The break-even point typically favors telescoping for pipelines exceeding 10 miles in length. For shorter pipelines, the fixed cost of each diameter transition (reducer, special welding, pigging modifications) may exceed the material savings from using smaller pipe downstream.

Comparison Framework

A proper economic comparison should include:

Base case: Single-diameter design — total installed cost including pipe, welding, coating, trenching, and backfill
Telescoping case: Multi-diameter design — same cost categories plus transition costs (reducers, additional welds, pig trap modifications)
Net present value: Include operating cost differences (pumping power) over the pipeline’s design life, typically 20–30 years
Sensitivity analysis: Vary steel price, flow rate, and available pressure to understand when telescoping becomes advantageous or disadvantageous

Standards & References

ASME B31.4: Pipeline Transportation Systems for Liquids and Slurries
ASME B31.8: Gas Transmission and Distribution Piping Systems
API RP 14E: Recommended Practice for Design and Installation of Offshore Production Platform Piping Systems (erosional velocity)
Crane TP-410: Flow of Fluids Through Valves, Fittings, and Pipe (minor loss coefficients)

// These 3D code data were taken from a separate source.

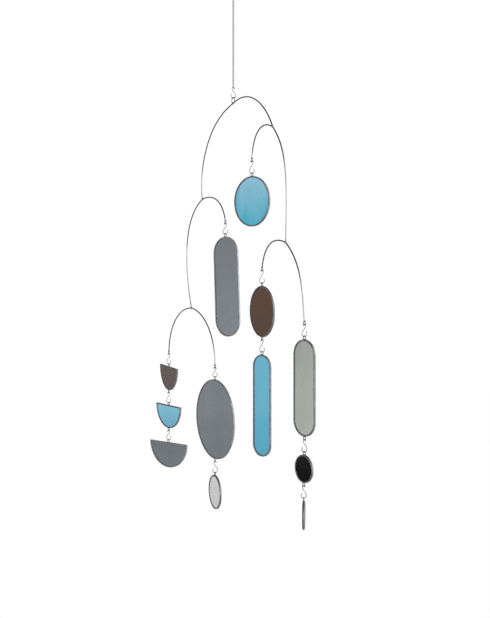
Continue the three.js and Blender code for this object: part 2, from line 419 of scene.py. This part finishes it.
@dataclass
class Surface:
    """Vertices and faces that are gathered in millimetres and become one Blender object."""

    points: list[Vector] = field(default_factory=list)
    faces: list[tuple[int, ...]] = field(default_factory=list)

    def add(self, points: Iterable[Vector], faces: Iterable[Sequence[int]]) -> None:
        """Adds vertices, and faces that count from the first of them."""
        first = len(self.points)
        self.points.extend(points)
        self.faces.extend(tuple(first + i for i in face) for face in faces)

    def add_rings(self, rings: Sequence[Sequence[Vector]], closed: bool) -> None:
        """Joins rings of the same number of points into a tube.

        Args:
            rings: The rings in order along the tube.
            closed: Whether the last ring joins the first; otherwise both ends are capped.
        """
        count = len(rings[0])
        spans = len(rings) if closed else len(rings) - 1
        faces: list[tuple[int, ...]] = []
        for i in range(spans):
            a, b = i * count, ((i + 1) % len(rings)) * count
            faces += [(a + j, a + (j + 1) % count, b + (j + 1) % count, b + j) for j in range(count)]
        if not closed:
            last = (len(rings) - 1) * count
            faces.append(tuple(reversed(range(count))))
            faces.append(tuple(range(last, last + count)))
        self.add([point for ring in rings for point in ring], faces)

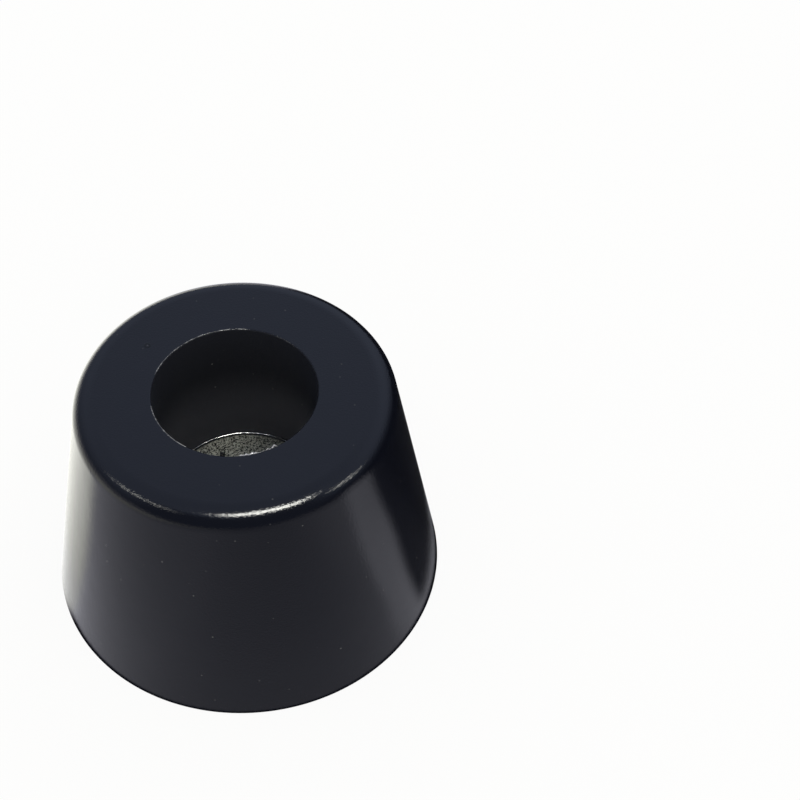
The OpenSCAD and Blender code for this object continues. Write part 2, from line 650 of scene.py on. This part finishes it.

Best practice: Always perform the economic comparison on a total installed cost basis, not just pipe material cost. Include transition hardware, additional welding and inspection, pigging modifications, and operating cost differences. Document all assumptions about steel pricing, construction rates, and flow projections, and run sensitivity cases to confirm the telescoping design remains advantageous across the range of expected conditions.